Short exercise = Print every line of the listing exactly, please.

[START]

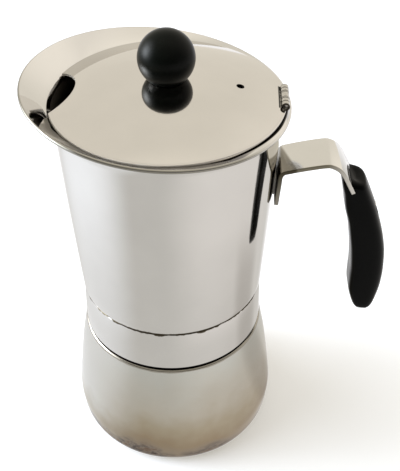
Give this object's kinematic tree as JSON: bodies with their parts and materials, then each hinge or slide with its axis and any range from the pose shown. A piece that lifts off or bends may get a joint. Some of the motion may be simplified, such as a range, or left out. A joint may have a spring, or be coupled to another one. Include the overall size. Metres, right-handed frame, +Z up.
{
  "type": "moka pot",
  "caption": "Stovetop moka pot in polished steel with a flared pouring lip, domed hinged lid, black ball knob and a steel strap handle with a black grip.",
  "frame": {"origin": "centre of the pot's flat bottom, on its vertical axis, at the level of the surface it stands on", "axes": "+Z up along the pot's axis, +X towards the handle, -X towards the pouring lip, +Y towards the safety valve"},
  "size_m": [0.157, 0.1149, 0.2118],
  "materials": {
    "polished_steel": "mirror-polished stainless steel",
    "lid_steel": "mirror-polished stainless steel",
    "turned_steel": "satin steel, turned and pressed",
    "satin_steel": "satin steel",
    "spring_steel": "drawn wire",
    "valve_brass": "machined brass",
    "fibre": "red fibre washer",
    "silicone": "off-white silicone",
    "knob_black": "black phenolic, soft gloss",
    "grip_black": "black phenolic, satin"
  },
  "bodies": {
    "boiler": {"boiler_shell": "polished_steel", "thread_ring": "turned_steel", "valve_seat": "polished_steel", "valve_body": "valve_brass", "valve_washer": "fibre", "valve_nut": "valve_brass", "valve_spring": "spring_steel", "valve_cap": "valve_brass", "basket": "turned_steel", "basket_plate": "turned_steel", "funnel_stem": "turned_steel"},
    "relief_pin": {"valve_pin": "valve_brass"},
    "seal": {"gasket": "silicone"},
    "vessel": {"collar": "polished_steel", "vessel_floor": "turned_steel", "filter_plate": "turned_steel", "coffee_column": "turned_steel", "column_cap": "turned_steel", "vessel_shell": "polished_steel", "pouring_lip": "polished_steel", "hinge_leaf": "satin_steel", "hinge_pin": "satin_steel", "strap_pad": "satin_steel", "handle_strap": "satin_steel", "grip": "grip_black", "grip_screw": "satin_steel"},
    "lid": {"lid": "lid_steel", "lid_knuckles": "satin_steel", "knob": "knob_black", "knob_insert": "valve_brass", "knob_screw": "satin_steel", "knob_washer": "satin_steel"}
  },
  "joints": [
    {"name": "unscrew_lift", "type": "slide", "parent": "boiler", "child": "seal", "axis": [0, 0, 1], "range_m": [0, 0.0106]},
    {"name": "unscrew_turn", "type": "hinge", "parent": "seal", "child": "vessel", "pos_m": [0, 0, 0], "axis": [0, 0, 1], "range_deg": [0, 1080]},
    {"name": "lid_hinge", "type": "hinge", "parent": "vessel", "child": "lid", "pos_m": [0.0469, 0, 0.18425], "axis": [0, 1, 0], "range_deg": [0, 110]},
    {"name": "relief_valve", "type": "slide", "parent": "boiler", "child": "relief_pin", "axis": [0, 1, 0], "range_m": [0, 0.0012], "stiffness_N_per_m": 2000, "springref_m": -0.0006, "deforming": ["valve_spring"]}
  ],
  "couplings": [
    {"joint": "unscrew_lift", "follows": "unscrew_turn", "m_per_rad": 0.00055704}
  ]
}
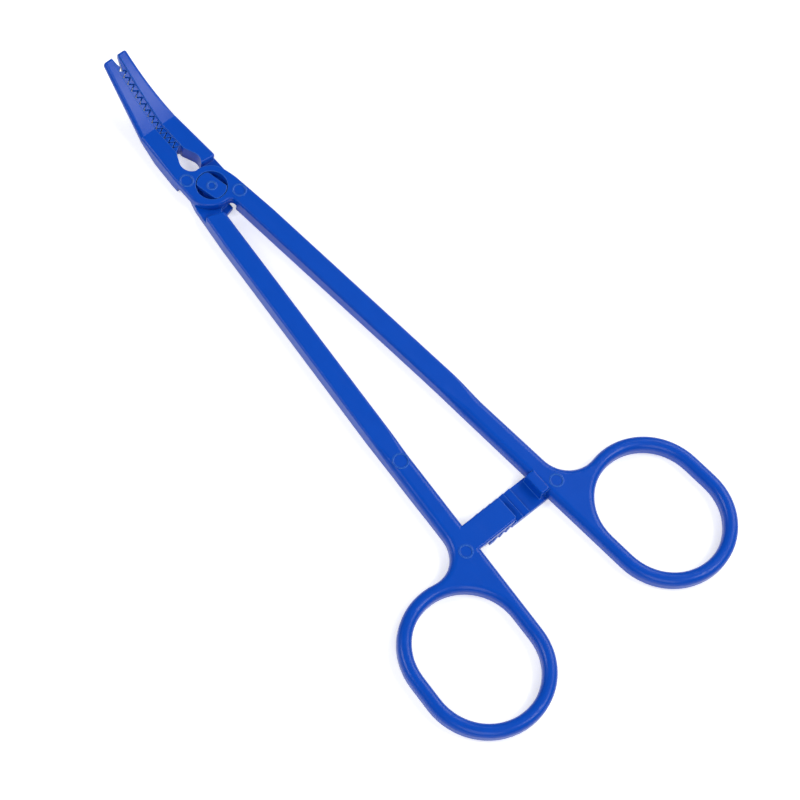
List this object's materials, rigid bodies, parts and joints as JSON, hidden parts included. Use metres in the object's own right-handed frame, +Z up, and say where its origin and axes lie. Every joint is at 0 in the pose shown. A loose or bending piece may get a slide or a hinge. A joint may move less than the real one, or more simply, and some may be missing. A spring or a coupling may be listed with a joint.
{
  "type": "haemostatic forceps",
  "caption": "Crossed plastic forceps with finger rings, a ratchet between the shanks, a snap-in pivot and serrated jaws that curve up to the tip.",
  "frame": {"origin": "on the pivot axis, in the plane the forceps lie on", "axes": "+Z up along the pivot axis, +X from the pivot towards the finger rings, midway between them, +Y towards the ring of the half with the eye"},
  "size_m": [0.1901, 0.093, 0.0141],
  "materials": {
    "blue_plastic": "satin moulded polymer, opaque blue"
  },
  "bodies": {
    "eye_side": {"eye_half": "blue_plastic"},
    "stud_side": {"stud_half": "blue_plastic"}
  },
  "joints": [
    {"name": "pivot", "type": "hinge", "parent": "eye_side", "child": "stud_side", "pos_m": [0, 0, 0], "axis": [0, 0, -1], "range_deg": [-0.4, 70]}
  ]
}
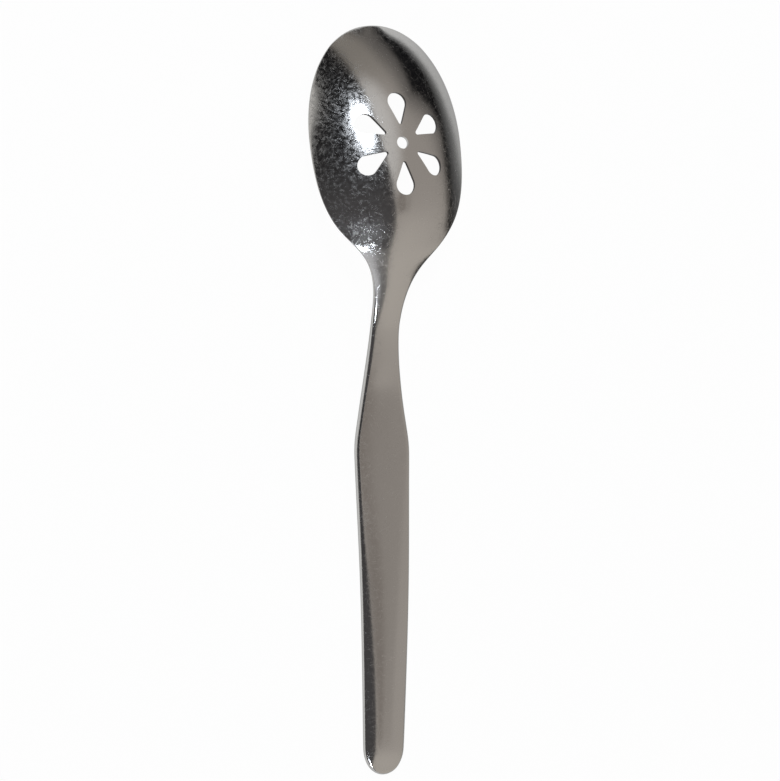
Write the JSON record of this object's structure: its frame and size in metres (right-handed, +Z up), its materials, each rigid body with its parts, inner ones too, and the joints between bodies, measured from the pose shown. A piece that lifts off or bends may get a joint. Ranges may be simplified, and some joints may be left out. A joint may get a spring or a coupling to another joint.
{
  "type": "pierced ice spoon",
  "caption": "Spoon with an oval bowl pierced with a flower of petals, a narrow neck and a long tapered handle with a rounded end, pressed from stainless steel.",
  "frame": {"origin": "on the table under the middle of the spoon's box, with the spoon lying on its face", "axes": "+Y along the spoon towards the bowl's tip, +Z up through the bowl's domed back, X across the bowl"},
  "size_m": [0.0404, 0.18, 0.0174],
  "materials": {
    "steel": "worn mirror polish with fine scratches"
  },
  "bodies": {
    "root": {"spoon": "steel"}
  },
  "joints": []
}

[END]

Task output =
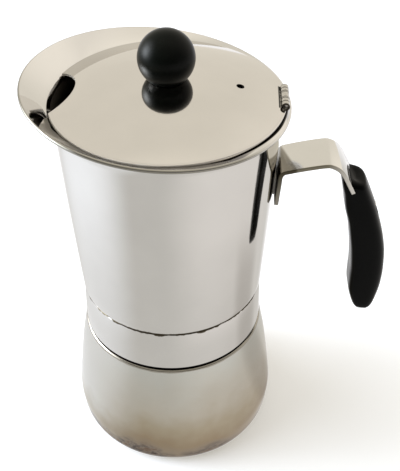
Give this object's kinematic tree as JSON: bodies with their parts and materials, then each hinge or slide with its axis and any range from the pose shown. A piece that lifts off or bends may get a joint. Some of the motion may be simplified, such as a range, or left out. A joint may have a spring, or be coupled to another one. Include the overall size. Metres, right-handed frame, +Z up.
{
  "type": "moka pot",
  "caption": "Stovetop moka pot in polished steel with a flared pouring lip, domed hinged lid, black ball knob and a steel strap handle with a black grip.",
  "frame": {"origin": "centre of the pot's flat bottom, on its vertical axis, at the level of the surface it stands on", "axes": "+Z up along the pot's axis, +X towards the handle, -X towards the pouring lip, +Y towards the safety valve"},
  "size_m": [0.157, 0.1149, 0.2118],
  "materials": {
    "polished_steel": "mirror-polished stainless steel",
    "lid_steel": "mirror-polished stainless steel",
    "turned_steel": "satin steel, turned and pressed",
    "satin_steel": "satin steel",
    "spring_steel": "drawn wire",
    "valve_brass": "machined brass",
    "fibre": "red fibre washer",
    "silicone": "off-white silicone",
    "knob_black": "black phenolic, soft gloss",
    "grip_black": "black phenolic, satin"
  },
  "bodies": {
    "boiler": {"boiler_shell": "polished_steel", "thread_ring": "turned_steel", "valve_seat": "polished_steel", "valve_body": "valve_brass", "valve_washer": "fibre", "valve_nut": "valve_brass", "valve_spring": "spring_steel", "valve_cap": "valve_brass", "basket": "turned_steel", "basket_plate": "turned_steel", "funnel_stem": "turned_steel"},
    "relief_pin": {"valve_pin": "valve_brass"},
    "seal": {"gasket": "silicone"},
    "vessel": {"collar": "polished_steel", "vessel_floor": "turned_steel", "filter_plate": "turned_steel", "coffee_column": "turned_steel", "column_cap": "turned_steel", "vessel_shell": "polished_steel", "pouring_lip": "polished_steel", "hinge_leaf": "satin_steel", "hinge_pin": "satin_steel", "strap_pad": "satin_steel", "handle_strap": "satin_steel", "grip": "grip_black", "grip_screw": "satin_steel"},
    "lid": {"lid": "lid_steel", "lid_knuckles": "satin_steel", "knob": "knob_black", "knob_insert": "valve_brass", "knob_screw": "satin_steel", "knob_washer": "satin_steel"}
  },
  "joints": [
    {"name": "unscrew_lift", "type": "slide", "parent": "boiler", "child": "seal", "axis": [0, 0, 1], "range_m": [0, 0.0106]},
    {"name": "unscrew_turn", "type": "hinge", "parent": "seal", "child": "vessel", "pos_m": [0, 0, 0], "axis": [0, 0, 1], "range_deg": [0, 1080]},
    {"name": "lid_hinge", "type": "hinge", "parent": "vessel", "child": "lid", "pos_m": [0.0469, 0, 0.18425], "axis": [0, 1, 0], "range_deg": [0, 110]},
    {"name": "relief_valve", "type": "slide", "parent": "boiler", "child": "relief_pin", "axis": [0, 1, 0], "range_m": [0, 0.0012], "stiffness_N_per_m": 2000, "springref_m": -0.0006, "deforming": ["valve_spring"]}
  ],
  "couplings": [
    {"joint": "unscrew_lift", "follows": "unscrew_turn", "m_per_rad": 0.00055704}
  ]
}
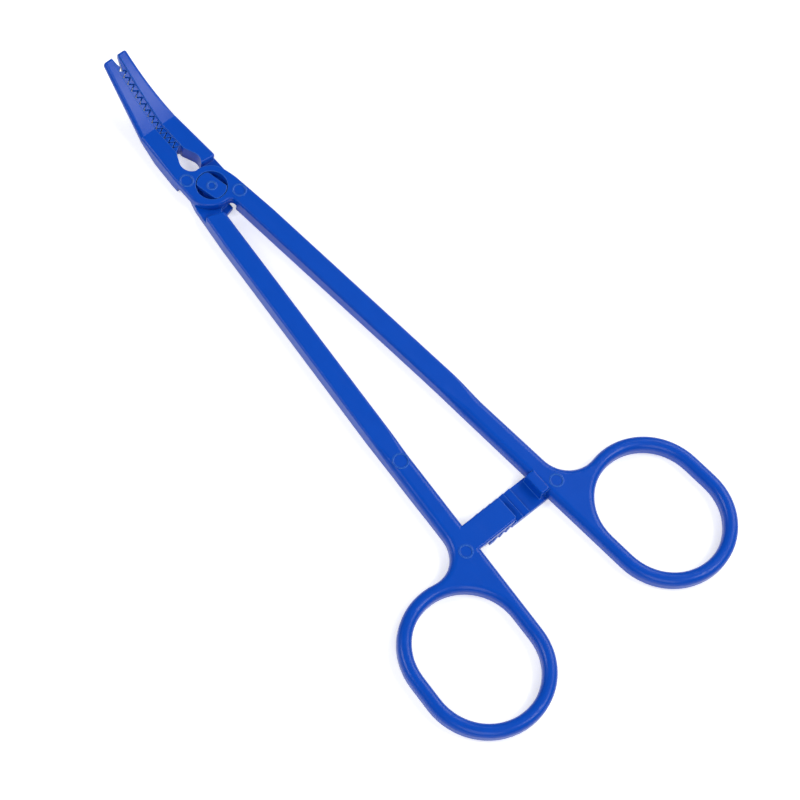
List this object's materials, rigid bodies, parts and joints as JSON, hidden parts included. Use metres in the object's own right-handed frame, +Z up, and say where its origin and axes lie. Every joint is at 0 in the pose shown. A loose or bending piece may get a slide or a hinge. A joint may move less than the real one, or more simply, and some may be missing. A spring or a coupling may be listed with a joint.
{
  "type": "haemostatic forceps",
  "caption": "Crossed plastic forceps with finger rings, a ratchet between the shanks, a snap-in pivot and serrated jaws that curve up to the tip.",
  "frame": {"origin": "on the pivot axis, in the plane the forceps lie on", "axes": "+Z up along the pivot axis, +X from the pivot towards the finger rings, midway between them, +Y towards the ring of the half with the eye"},
  "size_m": [0.1901, 0.093, 0.0141],
  "materials": {
    "blue_plastic": "satin moulded polymer, opaque blue"
  },
  "bodies": {
    "eye_side": {"eye_half": "blue_plastic"},
    "stud_side": {"stud_half": "blue_plastic"}
  },
  "joints": [
    {"name": "pivot", "type": "hinge", "parent": "eye_side", "child": "stud_side", "pos_m": [0, 0, 0], "axis": [0, 0, -1], "range_deg": [-0.4, 70]}
  ]
}
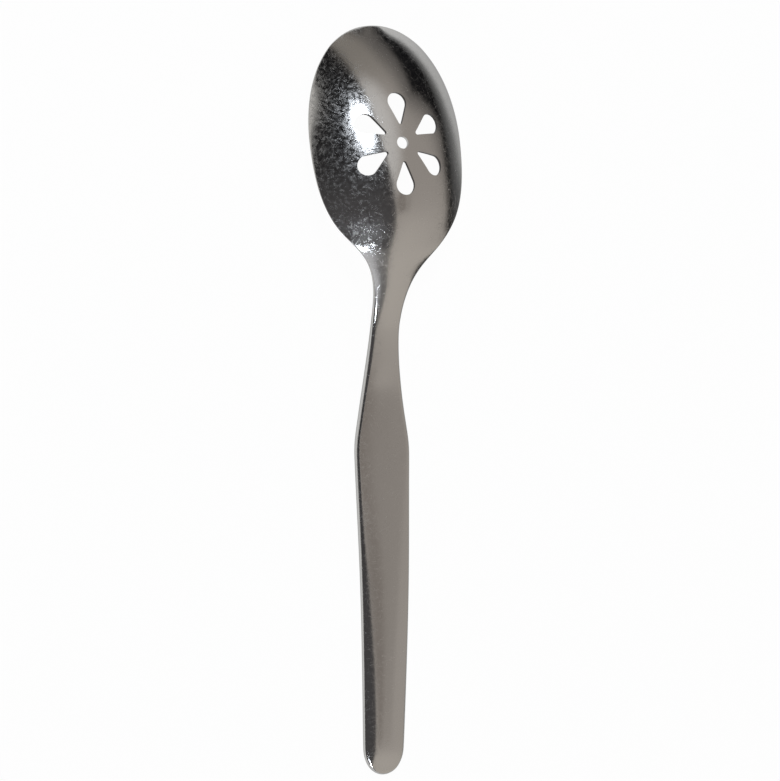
Write the JSON record of this object's structure: its frame and size in metres (right-handed, +Z up), its materials, each rigid body with its parts, inner ones too, and the joints between bodies, measured from the pose shown. A piece that lifts off or bends may get a joint. Ranges may be simplified, and some joints may be left out. A joint may get a spring or a coupling to another joint.
{
  "type": "pierced ice spoon",
  "caption": "Spoon with an oval bowl pierced with a flower of petals, a narrow neck and a long tapered handle with a rounded end, pressed from stainless steel.",
  "frame": {"origin": "on the table under the middle of the spoon's box, with the spoon lying on its face", "axes": "+Y along the spoon towards the bowl's tip, +Z up through the bowl's domed back, X across the bowl"},
  "size_m": [0.0404, 0.18, 0.0174],
  "materials": {
    "steel": "worn mirror polish with fine scratches"
  },
  "bodies": {
    "root": {"spoon": "steel"}
  },
  "joints": []
}